ORDERS:
ORDER OF DISMISSAL
This matter is before the Administrative Law Judge Division ("Division") pursuant to a motion raised by the undersigned
judge.
In April 1997, the South Carolina Department of Insurance ("Department") issued Notice of Investigation letters regarding
the Fidelity Optima Plan. The Department took depositions of several agents and began extensive investigations into the
plan and the agents who sold the plan in South Carolina. On or about June 9, 1999, the Department mailed a Letter of
Allegation and Notice of Opportunity to be Heard to many agents, including Respondent. On June 28, 1999, the
Department received Respondent's request for a contested case hearing. Sometime in June or July 1999, the Department
met with the attorneys of some of the agents involved and, according to the Department, reached an "informal agreement"
to hold the Agency Transmittal Forms "to afford the parties to a related class action litigation an opportunity to attempt to
resolve the issues raised in this matter." As a result, the Department did not file the Agency Transmittal Form in this
matter with the Division until September 26, 2001, more than two years later. According to the Agency Transmittal Form,
the Department now seeks to revoke Respondent's license for engaging in the unauthorized transaction of insurance
business by selling and/or marketing life, accident, and health insurance related products with organizations unlicensed and
unauthorized to transact insurance business in this state.
The undersigned judge, on his own motion, raised the issue of whether the defense of laches applied to the facts of this
case. See Wallace v. Timmons, 232 S.C. 311, 101 S.E.2d 844 (1958); Cook v. Knight, 106 S.C. 310, 91 S.E. 312 (1917).
A hearing on the issue of laches was held on October 22, 2001. Gwendolyn Fuller appeared on behalf of the Department.

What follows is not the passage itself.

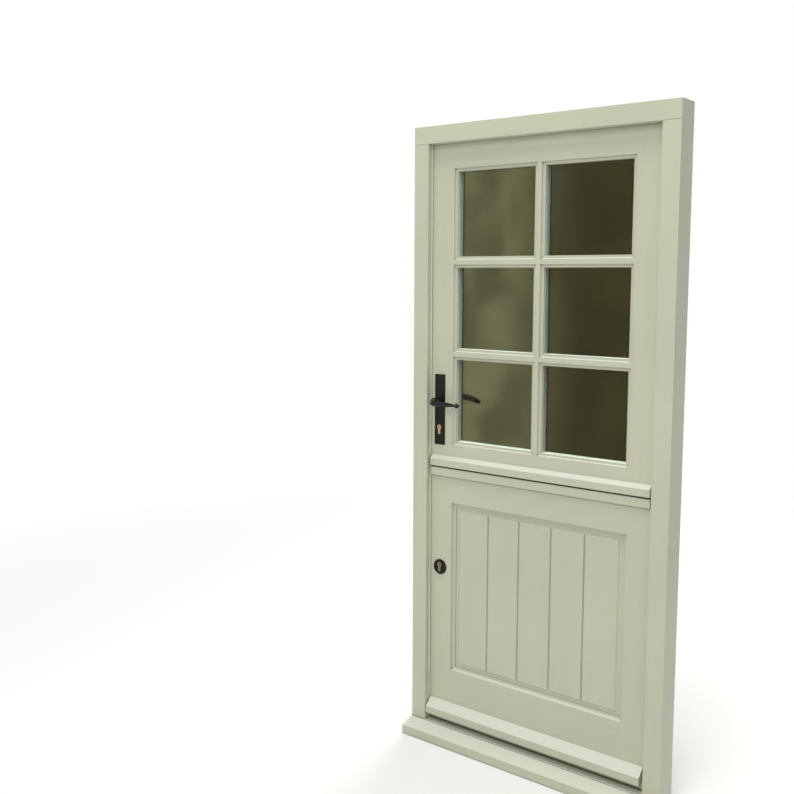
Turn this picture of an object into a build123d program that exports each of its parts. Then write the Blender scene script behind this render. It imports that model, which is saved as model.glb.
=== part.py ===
from build123d import *
import os
from collections import namedtuple

os.makedirs("parts", exist_ok=True)

# A painted timber stable door: two leaves, one above the other, hung in their frame.
# X runs along the wall from the lock side to the hinge side, Y into the building, Z up.
# The origin is the middle of the sill's underside, on the line of the frame's outside face.
# All sizes are in millimetres.

# Frame
frame_width = 932.0
frame_height = 2090.0
frame_face = 57.0
rebate = 13.0
stop_depth = 20.0
seal_gap = 8.0
leaf_thickness = 56.0
sill_thickness = 47.0
sill_projection = 57.0
sill_nose = 32.0
sill_step = 1.5
sill_quirk = 1.4
sill_throat_setback = 11.4
arris = 2.0
tenon_length = 25.0
tenon_thickness = 16.0
tenon_shoulder = 14.0
glue_gap = 0.1

# Leaves and the gaps round them
lock_gap = 3.5
hinge_gap = 3.0
head_gap = 2.5
meeting_gap = 5.0
threshold_gap = 6.0
upper_bottom = 954.5
stile_face = 97.0
top_rail_face = 92.5
bottom_rail_face = 78.5
middle_rail_face = 118.5
kick_rail_face = 189.0
rail_tenon_length = 60.0
rail_tenon_haunch = 12.0

# Glazing
rows = 3
columns = 2
bar_face = 16.0
mould_width = 10.5
mould_depth = 7.0
cove_radius = 5.5
fillet_depth = 7.0
glass_rebate = 13.0
glass_cover = 10.0
tape_thickness = 3.0
sheet_thickness = 4.0
cavity = 16.0
spacer_height = 8.0
bead_recess = 6.0
bead_cove = 5.0
bar_tenon = 10.0
bar_tenon_width = 20.0

# Lower panel
panel_mould_width = 12.5
panel_mould_depth = 10.0
panel_cove_radius = 8.0
panel_margin_depth = 12.0
panel_raise = 4.0
panel_bevel = 5.0
panel_border = 11.5
panel_tongue = 11.0
panel_groove = 12.0
panel_slack = 0.2
board_count = 5
vee_width = 7.0
vee_depth = 3.5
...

Respondent was excused from attending the hearing. During the hearing, Ms. Fuller did not specifically address any
conversations she may have had with Respondent or any representative of Respondent. On October 25, 2001, the office of
the undersigned judge sent a letter to Respondent allowing Respondent, on or before November 2, 2001, to "submit a
sworn affidavit detailing any conversations you or your attorney may have had with representatives of the Department
regarding your request for a hearing or the filing of your case with the Administrative Law Judge Division." The office of
the undersigned judge, however, never received anything on behalf of Respondent in response to the letter of October 25.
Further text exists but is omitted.